Task statement:
Quote exactly, and only, the lines of the material below from the line with "on the origin." through the line with "bpy.context.scene.collection.objects.link(empty)".

-------

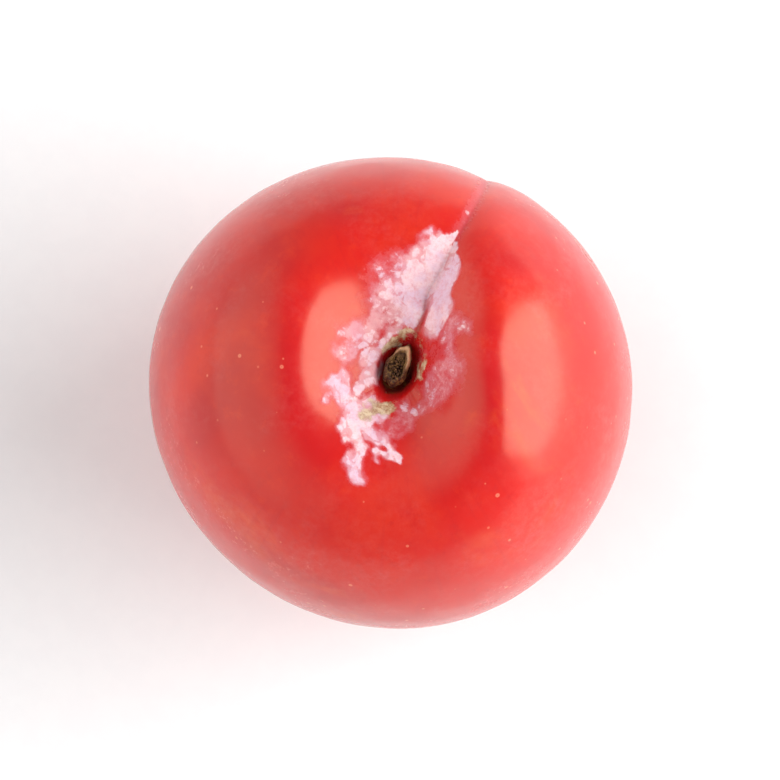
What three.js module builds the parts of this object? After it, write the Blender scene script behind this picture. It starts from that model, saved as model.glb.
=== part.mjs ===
// A ripe red plum, picked without its stalk and standing on its blossom end.
// Millimetres. +Z points up through the stem cavity and +Y towards the suture, the seam that runs
// down one side of the fruit. The origin is the centre of the base, on the resting spot.
// The fruit grew in one piece, so it is one closed solid: a turned body, whose points are then moved
// to press in the stem cavity, the suture and the resting spot.
// Polar angles are measured from the stem end, and turns from the suture towards +X.
import * as THREE from "three";
import { mergeVertices } from "three/addons/utils/BufferGeometryUtils.js";

const { clamp, degToRad, smoothstep } = THREE.MathUtils;

// Overall size
const WIDTH = 50; // cheek to cheek, across the suture
const DEPTH = 48.6; // from the suture to the back
const HEIGHT = 47; // from the resting spot to the highest shoulder

// Turned body, with its widest level at height 0
const GIRTH = WIDTH / 2;
const UPPER = 28; // from the widest level up to where the crown would be without its cavity
const LOWER = 24; // from the widest level down to the blossom end
const FULLNESS = 0.95; // under 1 squares the shoulders a little
const TAPER = 0.022; // how much fuller the stem half is than the blossom half

// Slow swellings round the cheeks, each with its phase and how much it twists on the way down
const SWELLINGS = [
  { height: 0.18, lobes: 3, phase: 1.3, twist: 0 },
  { height: 0.12, lobes: 2, phase: 2.4, twist: 1 },
];

// Stem cavity: an oval funnel, roughly in line with the suture and wider on the -X side
const CAVITY_X = 0.5;
const CAVITY_Y = 0.8;
const CAVITY_SPREAD = 9.4;
const CAVITY_DEPTH = 9.6;
const CAVITY_FLARE = 1.9; // the more, the flatter the bottom and the steeper the wall
const CAVITY_OVAL = 0.25;
const CAVITY_LEAN = 0.2;
const CAVITY_TURN = degToRad(-22); // from the suture to the long side of the oval
const SHOULDER_LEAN = 0.2; // the +X shoulder stands this much higher, the other this much lower
const SHOULDER_AT = 12; // how far from the cavity's middle
const SHOULDER_RISES = [0, 6]; // the same, where the lean sets in

// Pit that the stalk left, with the dry stub of the stalk in it. The walls run between two shares
// of the pit's half size.
const PIT_LENGTH = 7.2;
const PIT_WIDTH = 4;
const PIT_DEPTH = 1.9;
const PIT_WALL = [0.5, 1.15];
const STUB_HEIGHT = 1.1;
const STUB_WALL = [0.3, 0.55];
const RINGS_ROUND_OFF = [PIT_LENGTH / 2, 10]; // from the pit's oval to the body's circle

// Suture: a crease with a steep side towards +X and a gentle one towards -X
const CREASE_DEPTH = 1.9;
const CREASE_AT_WAIST = 0.28; // share of that depth left at the widest level
const CREASE_STEEP = 1.6;
const CREASE_GENTLE = 4.6;
const CREASE_STARTS = [degToRad(4), degToRad(15)];
const CREASE_SHALLOWS = [degToRad(20), degToRad(60)];
const CREASE_ENDS = [degToRad(140), degToRad(174)];
const CREASE_SIDE = [0, 0.7]; // cosines of the turn between which it reaches the fruit's side
const LIP_HEIGHT = 0.18; // the swollen lip along the steep side
const LIP_OFFSET = 5;
const LIP_WIDTH = 3.5;
const SUTURE_DRIFT = 0.9; // how far the suture strays from a true meridian
const SUTURE_BENDS = 2.4;

// Blossom end
const FLAT_SINK = 0.35; // how much of the tip is pressed flat where it rests
const STYLE_RADIUS = 1.3;
const STYLE_DEPTH = 0.4; // the little dent that the flower's style left

// Points around, and the levels from the blossom end up: the polar angle where each band ends, and
// its steps
const AROUND = 84;
const BANDS = [
  { to: degToRad(177), steps: 3 },
  { to: degToRad(166), steps: 6 },
  { to: degToRad(36), steps: 27 },
  { to: degToRad(7), steps: 14 },
  { to: degToRad(1.4), steps: 9 },
  { to: 0, steps: 2 },
];
const CROWDING = 0.5; // brings the points closer together towards the suture
const CROWDING_SETS_IN = [0.05, 0.35]; // sines of the polar angle

const ease = (value, [from, to]) => smoothstep(value, from, to);
const bell = (value) => Math.exp(-value * value);

// Radius and height of the turned body at a polar angle.
function bodyPoint(polar) {
  const rise = Math.cos(polar);
  const radius = GIRTH * Math.sin(polar) ** FULLNESS * (1 + TAPER * rise);
  return new THREE.Vector2(radius, (rise > 0 ? UPPER : LOWER) * rise);
}

// The turned body. LatheGeometry turns about Y, so it is laid over to stand on Z.
function turnedBody() {
  const profile = [new THREE.Vector2(0, -LOWER)];
  let from = Math.PI;
  for (const { to, steps } of BANDS) {
    for (let step = 1; step <= steps; step++) {
      profile.push(bodyPoint(from + ((to - from) * step) / steps));
    }
    from = to;
  }
  return new THREE.LatheGeometry(profile, AROUND).rotateX(Math.PI / 2);
}

// How far the cheeks swell out, nothing at the two ends.
function swelling(polar, turn) {
  let out = 0;
  for (const { height, lobes, phase, twist } of SWELLINGS) {
    out += height * Math.cos(lobes * turn - phase + twist * polar);
  }
  return out * Math.sin(polar) ** 2;
}

// How far the suture's crease goes in, less the swollen lip beside it. aside is the distance from
// the suture along the skin, positive towards +X.
function crease(polar, turn, radius) {
  const aside = radius * Math.sin(turn);
  const valley = Math.exp(-Math.abs(aside) / (aside > 0 ? CREASE_STEEP : CREASE_GENTLE));
  const lip = bell((aside - LIP_OFFSET) / LIP_WIDTH);
  const ends = ease(polar, CREASE_STARTS) * (1 - ease(polar, CREASE_ENDS));
  const shallower = 1 - (1 - CREASE_AT_WAIST) * ease(polar, CREASE_SHALLOWS);
  const strength = ends * shallower * ease(Math.cos(turn), CREASE_SIDE);
  return strength * (CREASE_DEPTH * valley - LIP_HEIGHT * lip);
}

// How far the stem cavity, its pit and the stub change the height at a point of the crown, given
// from the cavity's middle.
function cavity(across, along) {
  const far = Math.hypot(across, along);
  const way = Math.atan2(across, along);
  const offAxis = way - CAVITY_TURN;
  const oval = 1 + CAVITY_OVAL * Math.cos(2 * offAxis) - CAVITY_LEAN * Math.sin(offAxis);
  const funnel = CAVITY_DEPTH * Math.exp(-((far / (CAVITY_SPREAD * oval)) ** CAVITY_FLARE));
  const lean = SHOULDER_LEAN * Math.sin(way) * bell(far / SHOULDER_AT - 1);
  const inPit = 2 * Math.hypot(across / PIT_WIDTH, along / PIT_LENGTH);
  const pit = PIT_DEPTH * (1 - ease(inPit, PIT_WALL));
  const stub = STUB_HEIGHT * (1 - ease(inPit, STUB_WALL));
  return lean * ease(far, SHOULDER_RISES) - funnel - pit + stub;
}

// The tip is pressed flat where the plum rests, round the dent that the style left.
function restingHeight(height, radius) {
  const floor = FLAT_SINK - LOWER;
  if (height > floor) return height;
  return floor + STYLE_DEPTH * (1 - smoothstep(radius, 0, STYLE_RADIUS));
}

// Moves a point of the turned body to its place on the plum.
function grow(point) {
  const radius = Math.hypot(point.x, point.y);
  const polar = Math.acos(clamp(point.z / (point.z > 0 ? UPPER : LOWER), -1, 1));
  const even = Math.atan2(point.x, point.y);
  const turn = even - CROWDING * ease(Math.sin(polar), CROWDING_SETS_IN) * Math.sin(even);

  const lift = 1 + (swelling(polar, turn) - crease(polar, turn, radius)) / point.length();
  const drift = (SUTURE_DRIFT / GIRTH) * Math.sin(SUTURE_BENDS * polar) * Math.sin(polar);
  const byPit = point.z > 0 ? 1 - ease(radius, RINGS_ROUND_OFF) : 0;
  const oval = (PIT_LENGTH / PIT_WIDTH) ** (byPit / 2);
  const x = (radius * lift * Math.sin(turn + drift)) / oval + byPit * CAVITY_X;
  const y = radius * lift * Math.cos(turn + drift) * oval + byPit * CAVITY_Y;
  const change = point.z > 0 ? cavity(x - CAVITY_X, y - CAVITY_Y) : 0;
  point.set(x, y, restingHeight(point.z * lift + change, radius));
}

// The plum's skin: every point of the turned body moved to its place.
function skinGeometry() {
  const geometry = turnedBody();
  const places = geometry.getAttribute("position");
  const point = new THREE.Vector3();
  for (let i = 0; i < places.count; i++) {
    grow(point.fromBufferAttribute(places, i));
    places.setXYZ(i, point.x, point.y, point.z);
  }
  geometry.deleteAttribute("normal");
  geometry.deleteAttribute("uv");
  return mergeVertices(geometry);
}

// Brings a geometry to the overall size, with its base on z = 0 and centred on the origin.
function fitToSize(geometry) {
  geometry.computeBoundingBox();
  const size = geometry.boundingBox.getSize(new THREE.Vector3());
  const middle = geometry.boundingBox.getCenter(new THREE.Vector3());
  geometry.translate(-middle.x, -middle.y, -geometry.boundingBox.min.z);
  geometry.scale(WIDTH / size.x, DEPTH / size.y, HEIGHT / size.z);
  geometry.computeVertexNormals();
  return geometry;
}

const skin = new THREE.MeshStandardMaterial({ color: 0xc4201f, roughness: 0.4, metalness: 0 });
const fruit = new THREE.Mesh(fitToSize(skinGeometry()), skin);
fruit.name = "plum";

const plum = new THREE.Group();
plum.add(fruit);

export default plum;
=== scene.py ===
"""A ripe red plum, picked without its stalk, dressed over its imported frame.

The fruit is one fine skin, whose points follow the same formulas and named values as the frame's
plain solid, with the fine relief and the finish added. The dry scar of the stalk sits in the stem
cavity and the dried style at the blossom end. Shape sizes are in millimetres until a piece is
brought to the frame's box, which is in metres. Polar angles are measured from the stem end, and
turns from the suture towards +X.
"""

import logging
import math
from dataclasses import dataclass, field
from enum import Enum

import bmesh
import bpy
import numpy as np
from mathutils import Matrix, Vector, noise


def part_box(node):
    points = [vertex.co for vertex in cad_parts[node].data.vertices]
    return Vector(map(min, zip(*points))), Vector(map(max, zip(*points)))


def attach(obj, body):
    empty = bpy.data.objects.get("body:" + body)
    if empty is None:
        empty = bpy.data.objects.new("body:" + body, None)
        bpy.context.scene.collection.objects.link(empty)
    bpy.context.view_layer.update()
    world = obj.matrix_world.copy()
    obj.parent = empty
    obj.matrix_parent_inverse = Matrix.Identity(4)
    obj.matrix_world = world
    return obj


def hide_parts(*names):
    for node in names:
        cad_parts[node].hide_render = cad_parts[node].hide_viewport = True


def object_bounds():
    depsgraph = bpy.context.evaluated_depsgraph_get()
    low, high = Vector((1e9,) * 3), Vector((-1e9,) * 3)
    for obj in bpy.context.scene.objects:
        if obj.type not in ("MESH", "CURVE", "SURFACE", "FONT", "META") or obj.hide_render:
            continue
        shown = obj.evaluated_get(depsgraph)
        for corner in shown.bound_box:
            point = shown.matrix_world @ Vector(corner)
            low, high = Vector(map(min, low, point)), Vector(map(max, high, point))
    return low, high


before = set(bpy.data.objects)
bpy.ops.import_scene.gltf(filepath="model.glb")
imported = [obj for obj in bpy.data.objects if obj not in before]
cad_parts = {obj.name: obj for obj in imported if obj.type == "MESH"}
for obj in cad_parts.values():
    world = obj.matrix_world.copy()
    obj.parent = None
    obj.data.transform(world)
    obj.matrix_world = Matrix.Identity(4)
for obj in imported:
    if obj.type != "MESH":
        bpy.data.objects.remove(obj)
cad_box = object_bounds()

LOG = logging.getLogger("plum")
NODE = "plum"
BODY = "root"
MM = 0.001
FAR_FROM_PIT = 99.0  # stands for the distance from the pit on the lower half
BLUNT_STREAK = 1.3  # the more, the flatter a bloom streak's top and the sharper its edge

Array = np.ndarray
Socket = bpy.types.NodeSocket
Material = bpy.types.Material
Piece = bpy.types.Object
Mesh = bmesh.types.BMesh
Colour = tuple[float, float, float, float]
Triple = tuple[float, float, float]
Pair = tuple[float, float]


class SurfaceMap(Enum):
    """The maps that a mesh carries for its finish, one value or vector a point."""

    BLOOM = "bloom_thickness"
    RUSSET = "russet"
    # where the pit's walls are darkened: partly their own tissue, partly painted shade
    PIT = "pit"
    GROWTH = "growth"
    # painted shade along the suture's crease
    CREASE_SHADE = "suture_crease_shade"
    # the scar's pale corky rim, partly a painted highlight on its lit side
    EDGE = "corky_edge_and_highlight"


class Stirring(Enum):
    """The stirrings that the skin's maps are read through, each by its place in the noise."""

    BLOOM = 0.0
    PIT = 3.0
    CORK = 7.0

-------

Exercise solution:
// Brings a geometry to the overall size, with its base on z = 0 and centred on the origin.
function fitToSize(geometry) {
  geometry.computeBoundingBox();
  const size = geometry.boundingBox.getSize(new THREE.Vector3());
  const middle = geometry.boundingBox.getCenter(new THREE.Vector3());
  geometry.translate(-middle.x, -middle.y, -geometry.boundingBox.min.z);
  geometry.scale(WIDTH / size.x, DEPTH / size.y, HEIGHT / size.z);
  geometry.computeVertexNormals();
  return geometry;
}

const skin = new THREE.MeshStandardMaterial({ color: 0xc4201f, roughness: 0.4, metalness: 0 });
const fruit = new THREE.Mesh(fitToSize(skinGeometry()), skin);
fruit.name = "plum";

const plum = new THREE.Group();
plum.add(fruit);

export default plum;
=== scene.py ===
"""A ripe red plum, picked without its stalk, dressed over its imported frame.

The fruit is one fine skin, whose points follow the same formulas and named values as the frame's
plain solid, with the fine relief and the finish added. The dry scar of the stalk sits in the stem
cavity and the dried style at the blossom end. Shape sizes are in millimetres until a piece is
brought to the frame's box, which is in metres. Polar angles are measured from the stem end, and
turns from the suture towards +X.
"""

import logging
import math
from dataclasses import dataclass, field
from enum import Enum

import bmesh
import bpy
import numpy as np
from mathutils import Matrix, Vector, noise


def part_box(node):
    points = [vertex.co for vertex in cad_parts[node].data.vertices]
    return Vector(map(min, zip(*points))), Vector(map(max, zip(*points)))


def attach(obj, body):
    empty = bpy.data.objects.get("body:" + body)
    if empty is None:
        empty = bpy.data.objects.new("body:" + body, None)
        bpy.context.scene.collection.objects.link(empty)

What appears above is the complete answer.